Emocionante e chocante! Que Deus ajude-a a conseguir realizar seu sonho!!

Anônimo disse...

Sabia que a adoção no Brasil não é nada simples, mas que era esse martírio, não imaginava!

Talvez o Samaritano ou algum colaborador que tenha contatos pudesse encaminhar esse relato para algum órgão da imprensa ou para alguma instância administrativa onde possa ser considerado. Não que isso vá resolver o problema, mas se as pessoas que estão dispostas a adotar conseguissem veicular os fatos, a conscientização da sociedade seria uma grande fonte de pressão.

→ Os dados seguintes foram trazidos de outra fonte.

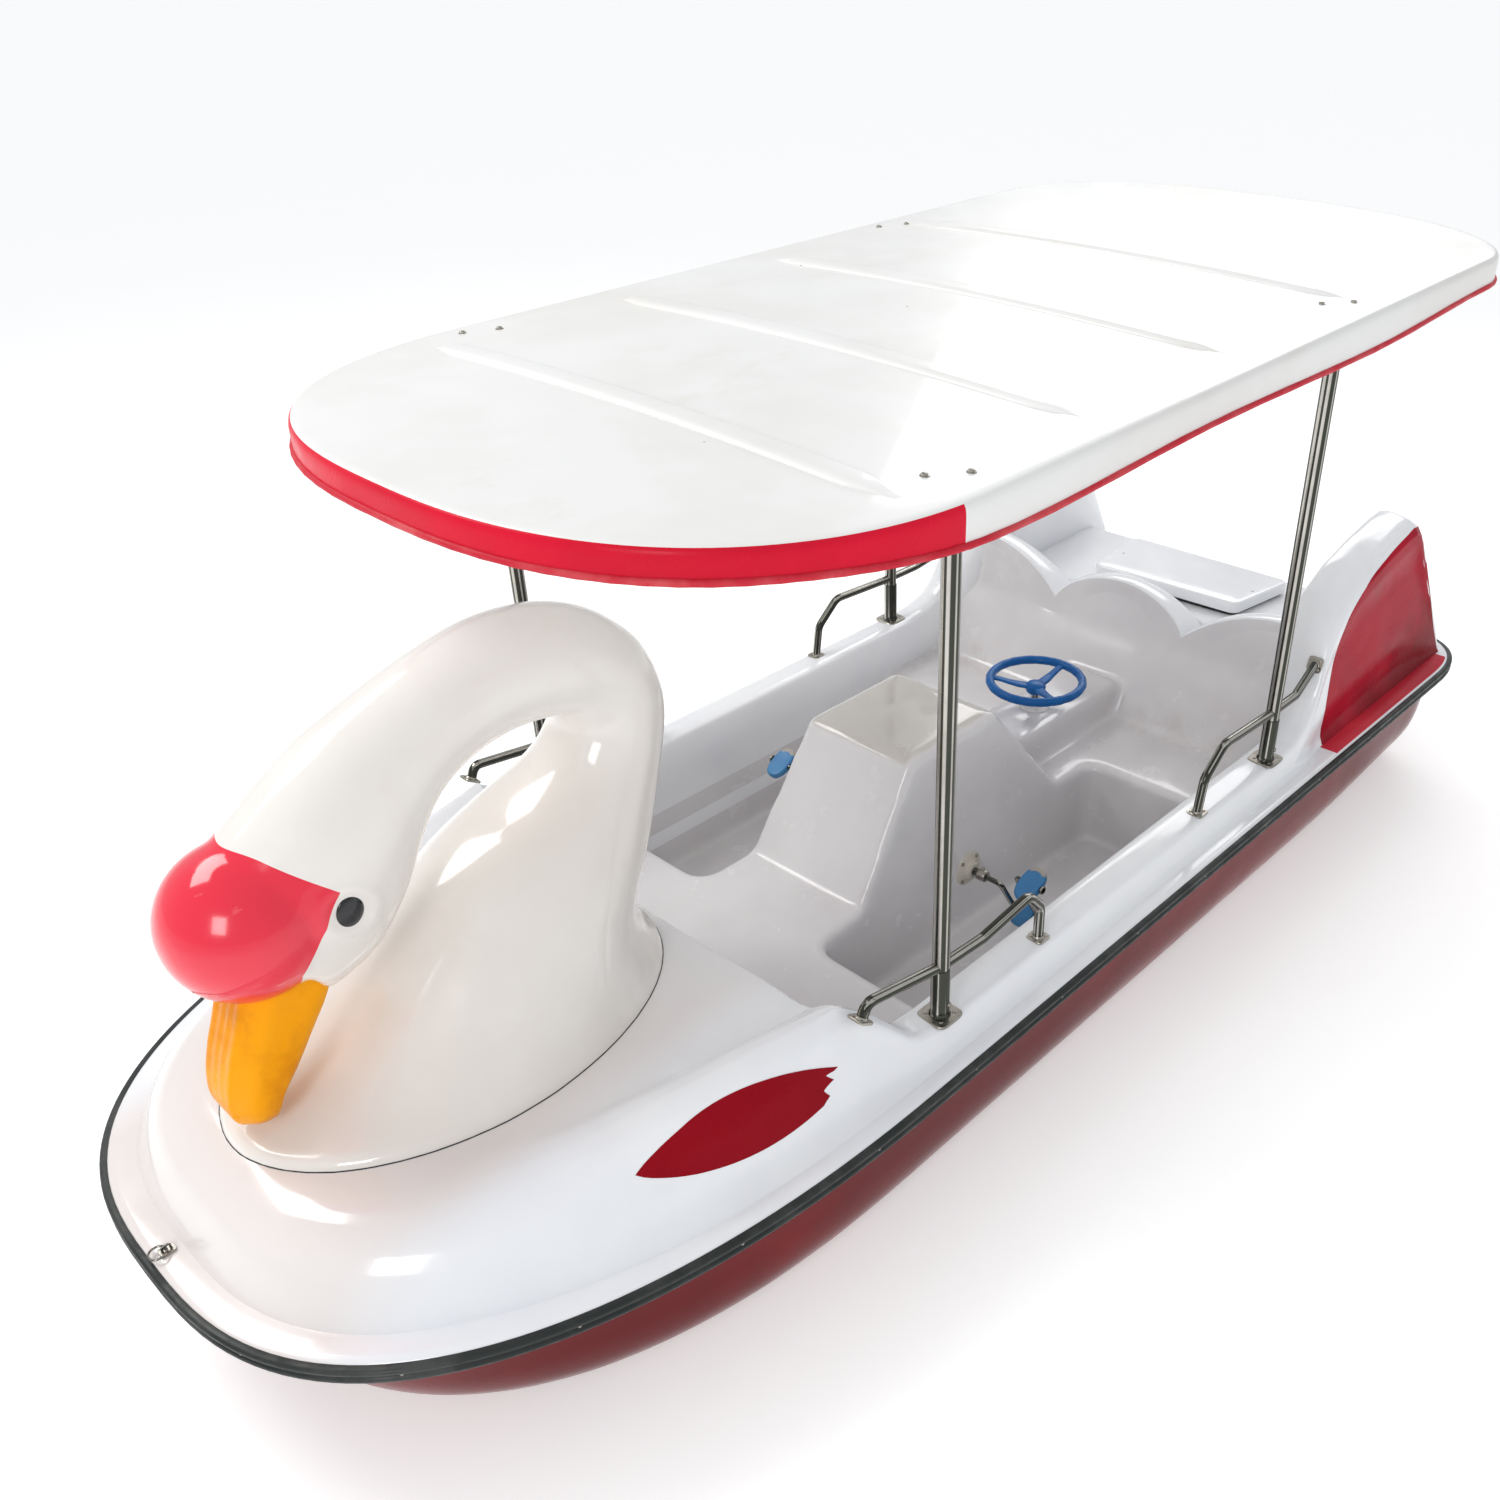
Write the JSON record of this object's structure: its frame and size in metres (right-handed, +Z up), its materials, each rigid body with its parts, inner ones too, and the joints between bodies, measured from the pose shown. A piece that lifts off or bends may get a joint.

Um casal de amigos passou por uma situação semelhante no processo de adoção dos filhos e tiveram sucesso entrando na fila de adoção do sul do país, que é bem mais organizada do que o sistema em São Paulo. As crianças lá também são mantidas em abrigos com muita assistência antes da adoção. O sucesso de sistema é ótimo e deveria servir de exemplo para todo o país. Posso conseguir um contato, caso haja interesse.

Abraço,

Tina
chrisferreira13@yahoo.com.br

Anônimo disse...

Uma grande amiga minha também resolveu procurar saber mais sobre a adoção e foi a um local onde é feito o cadastro que indicaram a ela.
Ela teve uma péssima impressão de lá. Demoraram para atendê-la pois as atendentes estavam conversando e não puderam atendê-la de imediato, apesar de no momento não ter outras pessoas para serem atendidas. Além disso, falaram q seria muito difícil e um processo extremamente demorado, q era pra ela ter muita paciência.
Ela me ligou e disse que a mulher nem perguntou ao menos como eles gostariam que fosse a criança e a faixa etária que estavam procurando. Ela e o marido são negros e a atendente disse q todas as pessoas q os procuram é para adotar crianças recém-nascidas e brancas, mas ela não teve nem a chance de falar como seria o filho que gostariam de ter.
Enfim, apesar de tudo, depois de 6 meses ela acabou tendo a grande surpreza de uma gravidez e o Lucas hoje já está com 4 aninhos.
Amiga, boa sorte pra vcs!!!
A gente sabe que nada acontece por acaso!!!
Vcs receberão esta bênção maravilhosa e terão o filho tão aguardado, confiem e não cansem de lutar!!!

Unknown disse...

A comissão de Justiça e Paz tem um trabalho interessante. Não sei se entram nesta área, mas claro que facilitar a adoção seria uma forma de apaziguação social, embora eu pessoalmente ache que se facilitar demais pode estimular a irresponsabilidade paterna.
De qualquer forma os colaboradores da comissão que fazem parte do grupo de discussão poderiam verificar se há algo a ser feito. É interessante debater o tema porque talvez juntos possamos encontrar novos caminhos. Parece muita pretensão minha, mas sei que tudo começa pequeno. Que Deus abençoe os caminhos de todos nós.